== What is being asked ==
Begin with the line that contains "faces = faces);" and end with the line that contains "if empty is", transcribing exactly each line in that stretch and no other.

--- start Exercise input ---

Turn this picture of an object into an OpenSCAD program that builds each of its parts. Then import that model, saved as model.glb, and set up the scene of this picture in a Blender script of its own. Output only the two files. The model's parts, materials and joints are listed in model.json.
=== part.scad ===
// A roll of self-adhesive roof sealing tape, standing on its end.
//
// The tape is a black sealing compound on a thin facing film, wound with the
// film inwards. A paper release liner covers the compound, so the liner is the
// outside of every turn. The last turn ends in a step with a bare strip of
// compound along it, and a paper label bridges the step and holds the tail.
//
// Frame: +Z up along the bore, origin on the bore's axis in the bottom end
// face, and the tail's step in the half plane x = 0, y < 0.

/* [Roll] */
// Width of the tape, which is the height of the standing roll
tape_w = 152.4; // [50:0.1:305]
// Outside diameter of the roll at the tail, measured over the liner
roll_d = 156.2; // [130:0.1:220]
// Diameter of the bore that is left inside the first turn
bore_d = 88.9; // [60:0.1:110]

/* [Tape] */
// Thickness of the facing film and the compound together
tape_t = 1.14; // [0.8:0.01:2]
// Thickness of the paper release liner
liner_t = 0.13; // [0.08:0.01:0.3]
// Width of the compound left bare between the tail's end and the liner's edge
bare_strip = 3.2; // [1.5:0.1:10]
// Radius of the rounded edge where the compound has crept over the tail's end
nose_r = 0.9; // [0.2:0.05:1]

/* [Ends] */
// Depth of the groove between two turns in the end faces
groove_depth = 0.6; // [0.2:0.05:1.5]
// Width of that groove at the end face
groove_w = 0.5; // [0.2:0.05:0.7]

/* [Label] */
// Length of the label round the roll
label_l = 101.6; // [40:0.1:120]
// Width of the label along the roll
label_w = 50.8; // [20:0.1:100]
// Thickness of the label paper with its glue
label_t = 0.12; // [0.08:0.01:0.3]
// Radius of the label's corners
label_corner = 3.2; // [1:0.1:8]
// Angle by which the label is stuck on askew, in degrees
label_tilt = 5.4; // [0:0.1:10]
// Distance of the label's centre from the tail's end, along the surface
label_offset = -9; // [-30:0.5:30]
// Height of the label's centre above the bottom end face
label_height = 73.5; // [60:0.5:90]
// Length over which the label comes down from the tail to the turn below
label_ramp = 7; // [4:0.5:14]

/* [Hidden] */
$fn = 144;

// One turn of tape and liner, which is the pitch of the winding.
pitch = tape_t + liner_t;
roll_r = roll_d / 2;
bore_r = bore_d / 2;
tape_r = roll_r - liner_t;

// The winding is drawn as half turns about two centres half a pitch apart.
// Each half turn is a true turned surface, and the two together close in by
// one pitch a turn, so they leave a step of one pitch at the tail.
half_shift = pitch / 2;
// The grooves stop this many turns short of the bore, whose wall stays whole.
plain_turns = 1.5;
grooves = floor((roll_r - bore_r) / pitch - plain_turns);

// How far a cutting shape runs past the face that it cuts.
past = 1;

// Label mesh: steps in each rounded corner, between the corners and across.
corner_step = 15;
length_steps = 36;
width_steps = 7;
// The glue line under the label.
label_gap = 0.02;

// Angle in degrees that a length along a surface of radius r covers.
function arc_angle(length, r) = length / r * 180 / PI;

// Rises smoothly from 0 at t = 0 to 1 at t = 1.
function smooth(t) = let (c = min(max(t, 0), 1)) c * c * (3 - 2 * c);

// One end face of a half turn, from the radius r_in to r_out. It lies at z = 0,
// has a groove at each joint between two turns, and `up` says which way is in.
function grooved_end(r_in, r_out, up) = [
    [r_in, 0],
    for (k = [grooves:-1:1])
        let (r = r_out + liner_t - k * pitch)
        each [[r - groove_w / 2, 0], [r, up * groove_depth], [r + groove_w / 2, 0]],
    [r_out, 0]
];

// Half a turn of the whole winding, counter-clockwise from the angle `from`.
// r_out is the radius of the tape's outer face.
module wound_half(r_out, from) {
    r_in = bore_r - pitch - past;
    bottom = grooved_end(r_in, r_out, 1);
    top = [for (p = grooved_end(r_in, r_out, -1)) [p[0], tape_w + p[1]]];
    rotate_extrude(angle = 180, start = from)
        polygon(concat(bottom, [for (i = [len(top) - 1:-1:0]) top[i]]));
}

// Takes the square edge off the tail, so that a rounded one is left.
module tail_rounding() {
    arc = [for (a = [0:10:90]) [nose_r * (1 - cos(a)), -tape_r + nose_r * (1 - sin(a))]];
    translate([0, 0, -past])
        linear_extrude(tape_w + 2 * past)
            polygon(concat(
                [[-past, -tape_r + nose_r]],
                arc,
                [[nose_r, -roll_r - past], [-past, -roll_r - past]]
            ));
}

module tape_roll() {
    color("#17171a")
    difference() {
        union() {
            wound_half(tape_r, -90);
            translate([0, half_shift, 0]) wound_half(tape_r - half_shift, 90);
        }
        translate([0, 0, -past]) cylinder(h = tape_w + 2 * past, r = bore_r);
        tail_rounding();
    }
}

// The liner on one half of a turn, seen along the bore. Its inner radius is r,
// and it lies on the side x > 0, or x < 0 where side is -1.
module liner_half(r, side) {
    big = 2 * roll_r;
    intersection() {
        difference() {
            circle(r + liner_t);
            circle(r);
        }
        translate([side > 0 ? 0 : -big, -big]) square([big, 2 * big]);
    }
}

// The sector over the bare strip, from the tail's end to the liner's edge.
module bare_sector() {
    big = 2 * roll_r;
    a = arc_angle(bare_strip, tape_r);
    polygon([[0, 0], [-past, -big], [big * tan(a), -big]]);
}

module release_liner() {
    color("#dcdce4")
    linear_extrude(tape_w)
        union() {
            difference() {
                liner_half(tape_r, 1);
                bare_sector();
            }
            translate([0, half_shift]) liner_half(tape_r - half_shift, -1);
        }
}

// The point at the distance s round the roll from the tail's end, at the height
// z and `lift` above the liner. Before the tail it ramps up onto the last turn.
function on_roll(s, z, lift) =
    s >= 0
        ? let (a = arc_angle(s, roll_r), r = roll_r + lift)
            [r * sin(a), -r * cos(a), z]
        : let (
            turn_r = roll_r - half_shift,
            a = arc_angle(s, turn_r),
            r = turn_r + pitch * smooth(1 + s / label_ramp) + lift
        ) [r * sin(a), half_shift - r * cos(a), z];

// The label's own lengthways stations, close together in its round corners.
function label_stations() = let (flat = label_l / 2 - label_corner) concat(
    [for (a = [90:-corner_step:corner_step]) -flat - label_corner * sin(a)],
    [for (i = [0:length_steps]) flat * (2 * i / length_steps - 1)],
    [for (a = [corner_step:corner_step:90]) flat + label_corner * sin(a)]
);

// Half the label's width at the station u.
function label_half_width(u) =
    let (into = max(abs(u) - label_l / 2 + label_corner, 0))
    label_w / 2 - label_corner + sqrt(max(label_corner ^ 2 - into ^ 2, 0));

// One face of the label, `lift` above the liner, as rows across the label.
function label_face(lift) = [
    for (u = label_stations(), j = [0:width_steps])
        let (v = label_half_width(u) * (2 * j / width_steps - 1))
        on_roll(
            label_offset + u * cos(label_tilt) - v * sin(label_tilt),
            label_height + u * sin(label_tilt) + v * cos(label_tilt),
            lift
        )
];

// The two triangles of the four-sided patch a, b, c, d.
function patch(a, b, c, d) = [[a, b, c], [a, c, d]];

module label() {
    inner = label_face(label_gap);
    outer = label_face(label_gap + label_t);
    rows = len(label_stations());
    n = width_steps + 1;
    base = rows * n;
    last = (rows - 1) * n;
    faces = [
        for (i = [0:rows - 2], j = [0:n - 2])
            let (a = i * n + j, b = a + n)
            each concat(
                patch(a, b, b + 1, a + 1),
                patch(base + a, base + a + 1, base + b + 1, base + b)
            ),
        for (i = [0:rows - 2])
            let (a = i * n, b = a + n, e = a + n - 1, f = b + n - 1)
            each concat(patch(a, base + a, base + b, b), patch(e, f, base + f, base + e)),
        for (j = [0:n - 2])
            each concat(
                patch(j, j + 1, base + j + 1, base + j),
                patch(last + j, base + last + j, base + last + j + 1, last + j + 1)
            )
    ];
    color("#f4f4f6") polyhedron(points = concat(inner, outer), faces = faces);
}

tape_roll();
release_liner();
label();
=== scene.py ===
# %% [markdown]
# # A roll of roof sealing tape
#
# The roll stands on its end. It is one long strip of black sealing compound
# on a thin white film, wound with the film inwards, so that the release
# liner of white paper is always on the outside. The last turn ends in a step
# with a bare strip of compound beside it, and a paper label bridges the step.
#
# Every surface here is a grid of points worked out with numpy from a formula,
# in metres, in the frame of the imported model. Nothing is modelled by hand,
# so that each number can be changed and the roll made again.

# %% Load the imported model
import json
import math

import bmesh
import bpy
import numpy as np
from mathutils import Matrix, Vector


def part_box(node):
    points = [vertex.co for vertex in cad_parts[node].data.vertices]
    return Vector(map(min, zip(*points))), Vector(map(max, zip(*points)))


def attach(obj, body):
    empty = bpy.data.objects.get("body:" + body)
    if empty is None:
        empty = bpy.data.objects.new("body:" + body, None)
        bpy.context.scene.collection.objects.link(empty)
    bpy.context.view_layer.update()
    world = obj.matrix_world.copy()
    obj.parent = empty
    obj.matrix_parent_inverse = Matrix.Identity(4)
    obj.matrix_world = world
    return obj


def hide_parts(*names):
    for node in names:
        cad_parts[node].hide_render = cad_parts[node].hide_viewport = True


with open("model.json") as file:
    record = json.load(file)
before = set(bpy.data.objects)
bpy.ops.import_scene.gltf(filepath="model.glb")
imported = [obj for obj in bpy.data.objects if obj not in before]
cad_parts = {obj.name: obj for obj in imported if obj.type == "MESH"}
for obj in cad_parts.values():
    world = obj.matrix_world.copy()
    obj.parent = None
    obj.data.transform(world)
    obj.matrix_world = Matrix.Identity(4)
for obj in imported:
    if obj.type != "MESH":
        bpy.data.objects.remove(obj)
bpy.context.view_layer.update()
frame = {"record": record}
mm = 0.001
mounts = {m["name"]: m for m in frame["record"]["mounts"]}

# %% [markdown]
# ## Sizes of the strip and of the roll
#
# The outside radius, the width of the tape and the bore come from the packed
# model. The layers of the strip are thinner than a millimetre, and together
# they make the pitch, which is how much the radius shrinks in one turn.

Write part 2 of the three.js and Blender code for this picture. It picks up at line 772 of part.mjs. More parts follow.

--- end Exercise input ---

== Solution to this task ==
    color("#f4f4f6") polyhedron(points = concat(inner, outer), faces = faces);
}

tape_roll();
release_liner();
label();
=== scene.py ===
# %% [markdown]
# # A roll of roof sealing tape
#
# The roll stands on its end. It is one long strip of black sealing compound
# on a thin white film, wound with the film inwards, so that the release
# liner of white paper is always on the outside. The last turn ends in a step
# with a bare strip of compound beside it, and a paper label bridges the step.
#
# Every surface here is a grid of points worked out with numpy from a formula,
# in metres, in the frame of the imported model. Nothing is modelled by hand,
# so that each number can be changed and the roll made again.

# %% Load the imported model
import json
import math

import bmesh
import bpy
import numpy as np
from mathutils import Matrix, Vector


def part_box(node):
    points = [vertex.co for vertex in cad_parts[node].data.vertices]
    return Vector(map(min, zip(*points))), Vector(map(max, zip(*points)))


def attach(obj, body):
    empty = bpy.data.objects.get("body:" + body)
    if empty is None:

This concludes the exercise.